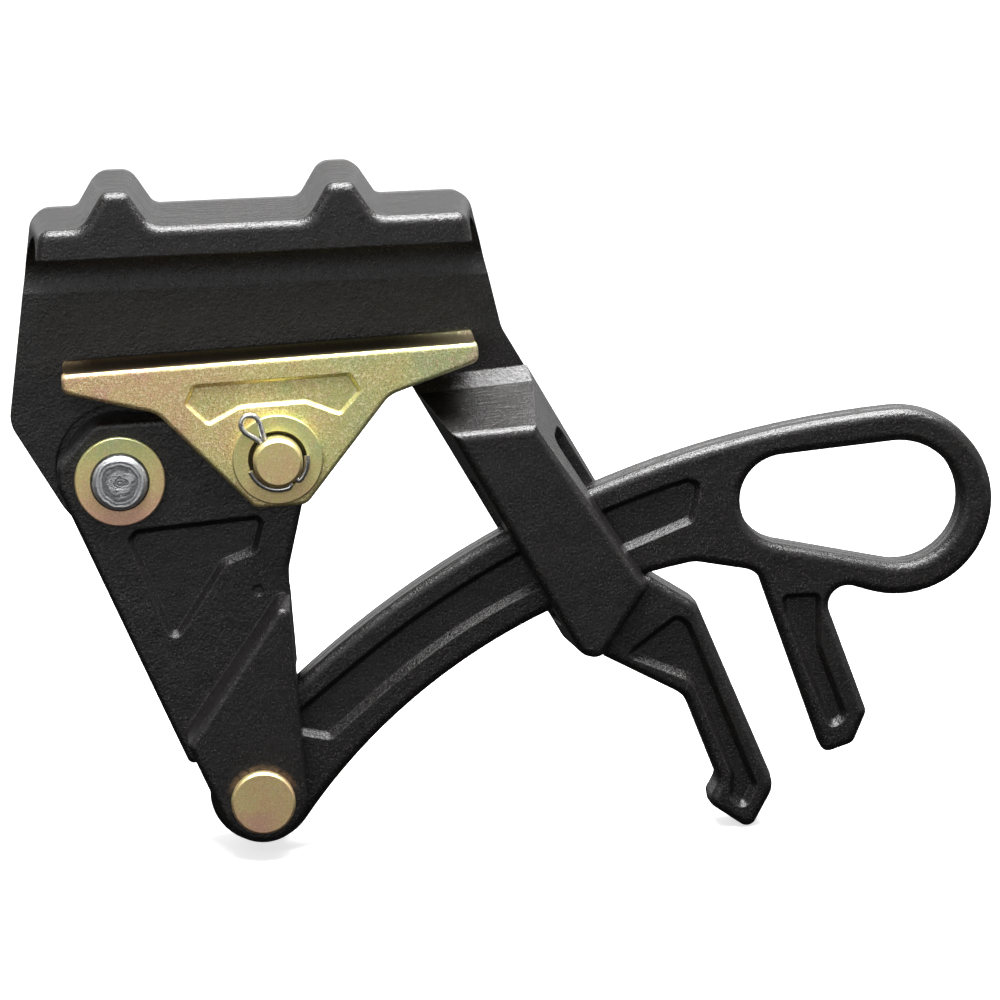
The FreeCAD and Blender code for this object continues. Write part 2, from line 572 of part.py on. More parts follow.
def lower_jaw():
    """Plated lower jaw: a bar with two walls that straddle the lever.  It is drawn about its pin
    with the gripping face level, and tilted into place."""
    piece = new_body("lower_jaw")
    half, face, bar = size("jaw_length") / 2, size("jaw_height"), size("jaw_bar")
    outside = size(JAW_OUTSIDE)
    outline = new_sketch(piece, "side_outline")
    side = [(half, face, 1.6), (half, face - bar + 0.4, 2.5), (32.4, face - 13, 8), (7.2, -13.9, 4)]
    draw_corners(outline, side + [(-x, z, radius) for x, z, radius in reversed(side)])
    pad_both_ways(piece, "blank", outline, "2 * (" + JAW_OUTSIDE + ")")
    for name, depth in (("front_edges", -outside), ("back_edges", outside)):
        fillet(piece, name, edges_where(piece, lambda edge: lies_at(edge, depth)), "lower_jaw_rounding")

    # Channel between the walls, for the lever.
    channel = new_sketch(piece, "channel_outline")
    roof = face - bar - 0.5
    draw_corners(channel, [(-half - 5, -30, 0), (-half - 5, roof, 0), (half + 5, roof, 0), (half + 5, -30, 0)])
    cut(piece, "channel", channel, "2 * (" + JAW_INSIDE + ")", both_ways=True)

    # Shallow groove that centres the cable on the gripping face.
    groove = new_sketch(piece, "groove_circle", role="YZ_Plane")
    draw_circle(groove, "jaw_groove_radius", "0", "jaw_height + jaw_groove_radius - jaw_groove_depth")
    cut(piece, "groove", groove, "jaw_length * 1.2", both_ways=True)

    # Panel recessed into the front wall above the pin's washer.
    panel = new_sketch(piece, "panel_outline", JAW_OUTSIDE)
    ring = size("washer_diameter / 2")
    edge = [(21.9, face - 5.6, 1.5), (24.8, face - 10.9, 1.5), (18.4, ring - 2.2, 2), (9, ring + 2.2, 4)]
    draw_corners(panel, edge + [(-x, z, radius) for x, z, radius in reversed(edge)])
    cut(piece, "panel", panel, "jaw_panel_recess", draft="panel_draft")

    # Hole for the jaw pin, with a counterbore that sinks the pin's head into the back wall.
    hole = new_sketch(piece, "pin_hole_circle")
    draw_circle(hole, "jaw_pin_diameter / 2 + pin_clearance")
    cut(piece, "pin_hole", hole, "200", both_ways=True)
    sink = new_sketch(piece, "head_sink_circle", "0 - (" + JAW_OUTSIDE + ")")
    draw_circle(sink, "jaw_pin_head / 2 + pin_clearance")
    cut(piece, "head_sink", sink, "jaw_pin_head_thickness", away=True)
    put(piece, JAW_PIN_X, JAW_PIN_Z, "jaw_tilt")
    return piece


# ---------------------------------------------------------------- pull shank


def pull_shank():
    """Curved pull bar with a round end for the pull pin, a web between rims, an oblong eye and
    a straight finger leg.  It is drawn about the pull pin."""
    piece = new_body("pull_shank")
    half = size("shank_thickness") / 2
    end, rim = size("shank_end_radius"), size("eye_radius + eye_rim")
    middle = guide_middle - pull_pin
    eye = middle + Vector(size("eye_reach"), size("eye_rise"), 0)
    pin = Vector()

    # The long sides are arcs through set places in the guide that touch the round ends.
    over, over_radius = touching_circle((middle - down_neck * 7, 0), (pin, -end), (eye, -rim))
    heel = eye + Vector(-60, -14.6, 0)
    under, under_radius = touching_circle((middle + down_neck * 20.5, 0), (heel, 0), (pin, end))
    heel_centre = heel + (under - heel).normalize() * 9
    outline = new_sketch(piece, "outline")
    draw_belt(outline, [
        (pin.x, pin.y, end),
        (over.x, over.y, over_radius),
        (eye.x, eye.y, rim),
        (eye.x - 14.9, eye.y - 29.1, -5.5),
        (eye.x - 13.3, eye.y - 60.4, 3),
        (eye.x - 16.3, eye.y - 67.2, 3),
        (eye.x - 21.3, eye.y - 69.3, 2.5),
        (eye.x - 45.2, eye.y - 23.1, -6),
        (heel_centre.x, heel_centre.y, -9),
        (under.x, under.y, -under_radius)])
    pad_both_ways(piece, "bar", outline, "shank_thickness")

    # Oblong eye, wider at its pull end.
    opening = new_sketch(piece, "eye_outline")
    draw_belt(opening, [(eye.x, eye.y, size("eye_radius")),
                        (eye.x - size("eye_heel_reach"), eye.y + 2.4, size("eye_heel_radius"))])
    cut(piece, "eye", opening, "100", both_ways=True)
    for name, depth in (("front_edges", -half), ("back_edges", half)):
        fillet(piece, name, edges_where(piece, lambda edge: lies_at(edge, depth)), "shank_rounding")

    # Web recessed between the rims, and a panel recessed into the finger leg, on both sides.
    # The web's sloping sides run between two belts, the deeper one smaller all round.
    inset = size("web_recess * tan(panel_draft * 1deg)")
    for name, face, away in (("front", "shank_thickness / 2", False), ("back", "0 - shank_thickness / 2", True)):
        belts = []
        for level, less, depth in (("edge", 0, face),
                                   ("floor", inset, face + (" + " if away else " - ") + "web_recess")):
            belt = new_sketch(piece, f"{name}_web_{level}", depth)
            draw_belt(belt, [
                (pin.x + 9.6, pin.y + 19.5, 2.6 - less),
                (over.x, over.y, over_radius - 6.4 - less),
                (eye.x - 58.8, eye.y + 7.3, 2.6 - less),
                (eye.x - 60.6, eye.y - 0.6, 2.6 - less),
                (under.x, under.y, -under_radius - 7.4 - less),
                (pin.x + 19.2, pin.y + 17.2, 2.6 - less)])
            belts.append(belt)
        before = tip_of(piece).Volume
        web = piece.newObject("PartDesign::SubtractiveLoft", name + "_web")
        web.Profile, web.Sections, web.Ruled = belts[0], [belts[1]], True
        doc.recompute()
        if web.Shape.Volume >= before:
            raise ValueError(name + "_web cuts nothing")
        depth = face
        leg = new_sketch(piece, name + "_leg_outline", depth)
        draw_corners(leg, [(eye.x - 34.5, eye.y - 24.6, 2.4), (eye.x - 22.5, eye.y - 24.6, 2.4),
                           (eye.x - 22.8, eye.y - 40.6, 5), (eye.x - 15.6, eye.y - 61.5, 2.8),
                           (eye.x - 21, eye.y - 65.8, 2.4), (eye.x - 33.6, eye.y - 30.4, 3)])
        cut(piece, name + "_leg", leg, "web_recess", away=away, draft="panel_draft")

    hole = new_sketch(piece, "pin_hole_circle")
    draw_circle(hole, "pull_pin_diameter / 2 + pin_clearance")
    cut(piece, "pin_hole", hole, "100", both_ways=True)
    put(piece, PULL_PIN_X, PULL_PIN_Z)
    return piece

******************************

■ The exercise ■
Make an exact copy of all the data.

■ Output for this exercise ■
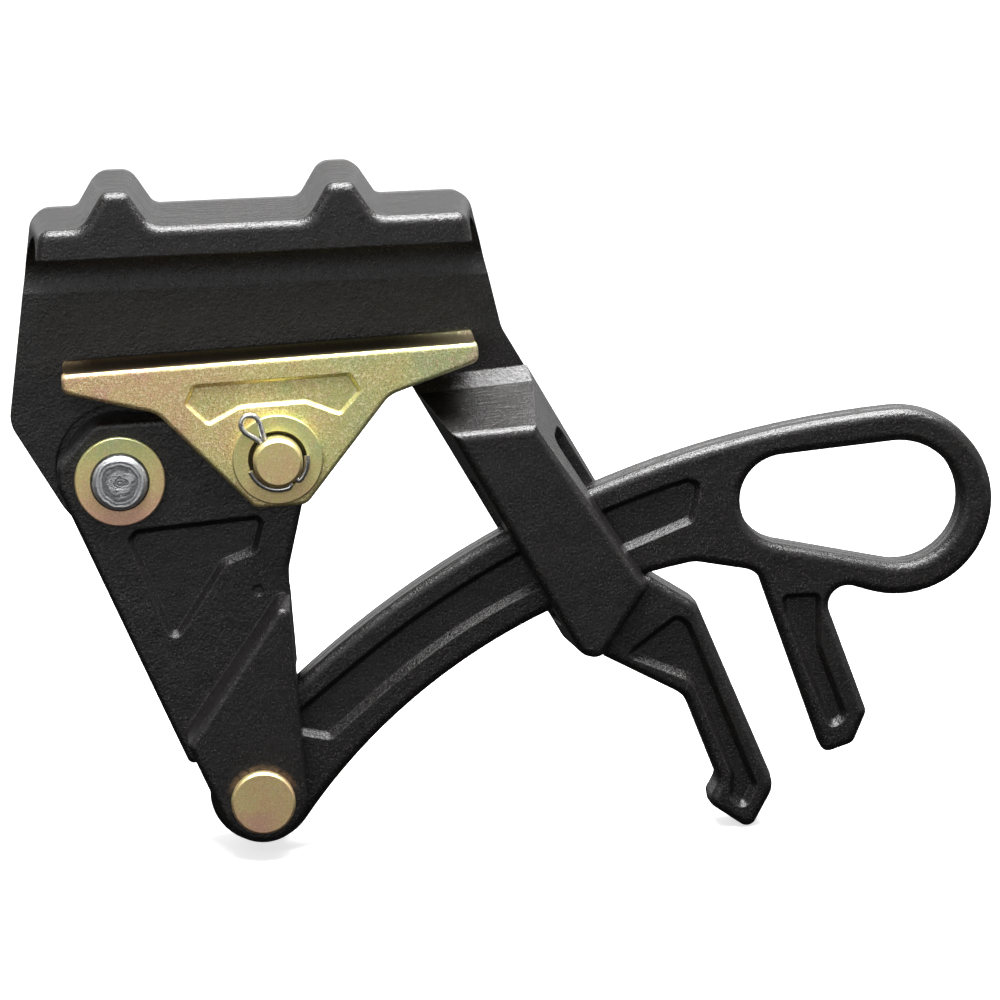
The FreeCAD and Blender code for this object continues. Write part 2, from line 572 of part.py on. More parts follow.
def lower_jaw():
    """Plated lower jaw: a bar with two walls that straddle the lever.  It is drawn about its pin
    with the gripping face level, and tilted into place."""
    piece = new_body("lower_jaw")
    half, face, bar = size("jaw_length") / 2, size("jaw_height"), size("jaw_bar")
    outside = size(JAW_OUTSIDE)
    outline = new_sketch(piece, "side_outline")
    side = [(half, face, 1.6), (half, face - bar + 0.4, 2.5), (32.4, face - 13, 8), (7.2, -13.9, 4)]
    draw_corners(outline, side + [(-x, z, radius) for x, z, radius in reversed(side)])
    pad_both_ways(piece, "blank", outline, "2 * (" + JAW_OUTSIDE + ")")
    for name, depth in (("front_edges", -outside), ("back_edges", outside)):
        fillet(piece, name, edges_where(piece, lambda edge: lies_at(edge, depth)), "lower_jaw_rounding")

    # Channel between the walls, for the lever.
    channel = new_sketch(piece, "channel_outline")
    roof = face - bar - 0.5
    draw_corners(channel, [(-half - 5, -30, 0), (-half - 5, roof, 0), (half + 5, roof, 0), (half + 5, -30, 0)])
    cut(piece, "channel", channel, "2 * (" + JAW_INSIDE + ")", both_ways=True)

    # Shallow groove that centres the cable on the gripping face.
    groove = new_sketch(piece, "groove_circle", role="YZ_Plane")
    draw_circle(groove, "jaw_groove_radius", "0", "jaw_height + jaw_groove_radius - jaw_groove_depth")
    cut(piece, "groove", groove, "jaw_length * 1.2", both_ways=True)

    # Panel recessed into the front wall above the pin's washer.
    panel = new_sketch(piece, "panel_outline", JAW_OUTSIDE)
    ring = size("washer_diameter / 2")
    edge = [(21.9, face - 5.6, 1.5), (24.8, face - 10.9, 1.5), (18.4, ring - 2.2, 2), (9, ring + 2.2, 4)]
    draw_corners(panel, edge + [(-x, z, radius) for x, z, radius in reversed(edge)])
    cut(piece, "panel", panel, "jaw_panel_recess", draft="panel_draft")

    # Hole for the jaw pin, with a counterbore that sinks the pin's head into the back wall.
    hole = new_sketch(piece, "pin_hole_circle")
    draw_circle(hole, "jaw_pin_diameter / 2 + pin_clearance")
    cut(piece, "pin_hole", hole, "200", both_ways=True)
    sink = new_sketch(piece, "head_sink_circle", "0 - (" + JAW_OUTSIDE + ")")
    draw_circle(sink, "jaw_pin_head / 2 + pin_clearance")
    cut(piece, "head_sink", sink, "jaw_pin_head_thickness", away=True)
    put(piece, JAW_PIN_X, JAW_PIN_Z, "jaw_tilt")
    return piece


# ---------------------------------------------------------------- pull shank


def pull_shank():
    """Curved pull bar with a round end for the pull pin, a web between rims, an oblong eye and
    a straight finger leg.  It is drawn about the pull pin."""
    piece = new_body("pull_shank")
    half = size("shank_thickness") / 2
    end, rim = size("shank_end_radius"), size("eye_radius + eye_rim")
    middle = guide_middle - pull_pin
    eye = middle + Vector(size("eye_reach"), size("eye_rise"), 0)
    pin = Vector()

    # The long sides are arcs through set places in the guide that touch the round ends.
    over, over_radius = touching_circle((middle - down_neck * 7, 0), (pin, -end), (eye, -rim))
    heel = eye + Vector(-60, -14.6, 0)
    under, under_radius = touching_circle((middle + down_neck * 20.5, 0), (heel, 0), (pin, end))
    heel_centre = heel + (under - heel).normalize() * 9
    outline = new_sketch(piece, "outline")
    draw_belt(outline, [
        (pin.x, pin.y, end),
        (over.x, over.y, over_radius),
        (eye.x, eye.y, rim),
        (eye.x - 14.9, eye.y - 29.1, -5.5),
        (eye.x - 13.3, eye.y - 60.4, 3),
        (eye.x - 16.3, eye.y - 67.2, 3),
        (eye.x - 21.3, eye.y - 69.3, 2.5),
        (eye.x - 45.2, eye.y - 23.1, -6),
        (heel_centre.x, heel_centre.y, -9),
        (under.x, under.y, -under_radius)])
    pad_both_ways(piece, "bar", outline, "shank_thickness")

    # Oblong eye, wider at its pull end.
    opening = new_sketch(piece, "eye_outline")
    draw_belt(opening, [(eye.x, eye.y, size("eye_radius")),
                        (eye.x - size("eye_heel_reach"), eye.y + 2.4, size("eye_heel_radius"))])
    cut(piece, "eye", opening, "100", both_ways=True)
    for name, depth in (("front_edges", -half), ("back_edges", half)):
        fillet(piece, name, edges_where(piece, lambda edge: lies_at(edge, depth)), "shank_rounding")

    # Web recessed between the rims, and a panel recessed into the finger leg, on both sides.
    # The web's sloping sides run between two belts, the deeper one smaller all round.
    inset = size("web_recess * tan(panel_draft * 1deg)")
    for name, face, away in (("front", "shank_thickness / 2", False), ("back", "0 - shank_thickness / 2", True)):
        belts = []
        for level, less, depth in (("edge", 0, face),
                                   ("floor", inset, face + (" + " if away else " - ") + "web_recess")):
            belt = new_sketch(piece, f"{name}_web_{level}", depth)
            draw_belt(belt, [
                (pin.x + 9.6, pin.y + 19.5, 2.6 - less),
                (over.x, over.y, over_radius - 6.4 - less),
                (eye.x - 58.8, eye.y + 7.3, 2.6 - less),
                (eye.x - 60.6, eye.y - 0.6, 2.6 - less),
                (under.x, under.y, -under_radius - 7.4 - less),
                (pin.x + 19.2, pin.y + 17.2, 2.6 - less)])
            belts.append(belt)
        before = tip_of(piece).Volume
        web = piece.newObject("PartDesign::SubtractiveLoft", name + "_web")
        web.Profile, web.Sections, web.Ruled = belts[0], [belts[1]], True
        doc.recompute()
        if web.Shape.Volume >= before:
            raise ValueError(name + "_web cuts nothing")
        depth = face
        leg = new_sketch(piece, name + "_leg_outline", depth)
        draw_corners(leg, [(eye.x - 34.5, eye.y - 24.6, 2.4), (eye.x - 22.5, eye.y - 24.6, 2.4),
                           (eye.x - 22.8, eye.y - 40.6, 5), (eye.x - 15.6, eye.y - 61.5, 2.8),
                           (eye.x - 21, eye.y - 65.8, 2.4), (eye.x - 33.6, eye.y - 30.4, 3)])
        cut(piece, name + "_leg", leg, "web_recess", away=away, draft="panel_draft")

    hole = new_sketch(piece, "pin_hole_circle")
    draw_circle(hole, "pull_pin_diameter / 2 + pin_clearance")
    cut(piece, "pin_hole", hole, "100", both_ways=True)
    put(piece, PULL_PIN_X, PULL_PIN_Z)
    return piece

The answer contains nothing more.